▶ WHAT YOU HAVE TO DO
Copy the line containing "Recreate this object", then all lines after it up to and including the final line of the material, exactly and without additions.

# EXCERPTED DATA start

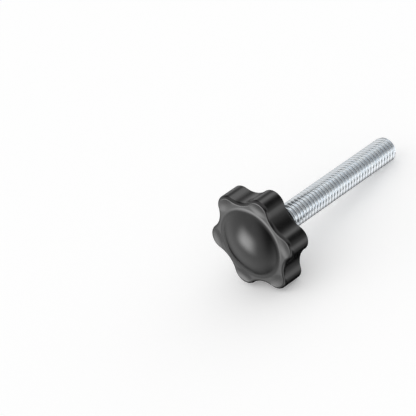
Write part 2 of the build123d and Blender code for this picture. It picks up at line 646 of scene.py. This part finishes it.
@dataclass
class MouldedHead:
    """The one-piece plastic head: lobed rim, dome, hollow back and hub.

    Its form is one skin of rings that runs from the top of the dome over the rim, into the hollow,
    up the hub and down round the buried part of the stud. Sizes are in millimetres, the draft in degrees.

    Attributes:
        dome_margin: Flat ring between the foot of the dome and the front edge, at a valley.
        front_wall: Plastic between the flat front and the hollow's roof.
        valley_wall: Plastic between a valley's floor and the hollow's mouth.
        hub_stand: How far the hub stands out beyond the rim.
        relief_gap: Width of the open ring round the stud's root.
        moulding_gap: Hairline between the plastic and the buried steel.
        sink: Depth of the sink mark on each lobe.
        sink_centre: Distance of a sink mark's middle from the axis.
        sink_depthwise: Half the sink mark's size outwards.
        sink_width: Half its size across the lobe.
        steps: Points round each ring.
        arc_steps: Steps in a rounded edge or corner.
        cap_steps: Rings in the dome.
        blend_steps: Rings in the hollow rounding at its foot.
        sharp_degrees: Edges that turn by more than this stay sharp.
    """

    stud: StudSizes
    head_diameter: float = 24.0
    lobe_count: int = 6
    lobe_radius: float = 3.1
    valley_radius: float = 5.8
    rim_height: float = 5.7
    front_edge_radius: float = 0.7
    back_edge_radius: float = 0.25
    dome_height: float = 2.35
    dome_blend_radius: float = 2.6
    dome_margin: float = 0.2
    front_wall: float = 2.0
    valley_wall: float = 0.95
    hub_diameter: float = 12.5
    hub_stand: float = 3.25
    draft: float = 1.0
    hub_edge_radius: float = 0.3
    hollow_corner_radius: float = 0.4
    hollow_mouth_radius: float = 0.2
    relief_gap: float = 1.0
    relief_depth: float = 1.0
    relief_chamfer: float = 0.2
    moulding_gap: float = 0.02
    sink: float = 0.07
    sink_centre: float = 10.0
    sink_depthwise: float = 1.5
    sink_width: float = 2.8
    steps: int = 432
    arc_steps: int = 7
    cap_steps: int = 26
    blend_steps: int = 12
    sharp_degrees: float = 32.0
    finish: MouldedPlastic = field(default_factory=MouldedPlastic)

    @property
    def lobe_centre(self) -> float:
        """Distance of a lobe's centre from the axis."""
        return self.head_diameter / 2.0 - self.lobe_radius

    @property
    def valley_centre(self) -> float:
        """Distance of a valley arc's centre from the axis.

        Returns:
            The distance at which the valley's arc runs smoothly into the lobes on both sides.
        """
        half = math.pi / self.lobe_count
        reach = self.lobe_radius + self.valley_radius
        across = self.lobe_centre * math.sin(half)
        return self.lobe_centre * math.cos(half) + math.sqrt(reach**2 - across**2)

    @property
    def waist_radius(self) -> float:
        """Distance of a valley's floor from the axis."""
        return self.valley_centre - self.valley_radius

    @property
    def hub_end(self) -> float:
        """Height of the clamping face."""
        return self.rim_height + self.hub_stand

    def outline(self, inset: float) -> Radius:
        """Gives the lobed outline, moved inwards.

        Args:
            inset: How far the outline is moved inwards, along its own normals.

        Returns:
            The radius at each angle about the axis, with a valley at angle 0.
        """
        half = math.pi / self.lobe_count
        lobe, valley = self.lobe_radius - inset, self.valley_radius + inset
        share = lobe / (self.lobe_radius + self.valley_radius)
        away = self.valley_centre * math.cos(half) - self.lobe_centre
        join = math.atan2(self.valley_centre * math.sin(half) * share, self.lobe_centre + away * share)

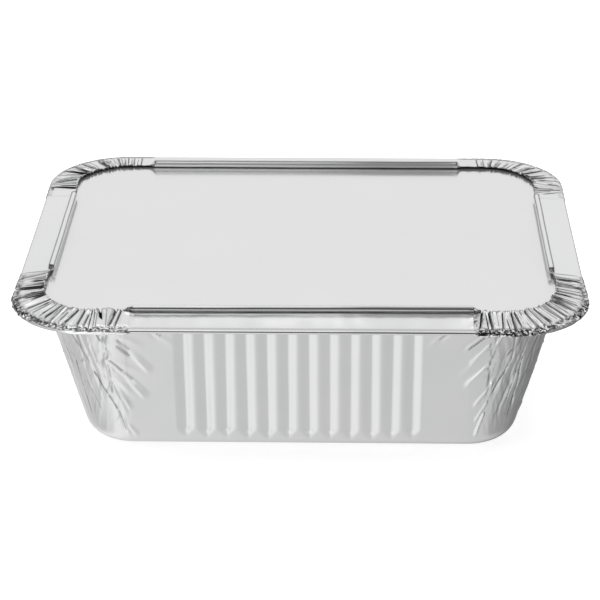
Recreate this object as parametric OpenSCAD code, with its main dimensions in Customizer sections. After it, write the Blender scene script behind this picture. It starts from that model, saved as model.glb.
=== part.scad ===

# EXCERPTED DATA end

▶ REPLY
Recreate this object as parametric OpenSCAD code, with its main dimensions in Customizer sections. After it, write the Blender scene script behind this picture. It starts from that model, saved as model.glb.
=== part.scad ===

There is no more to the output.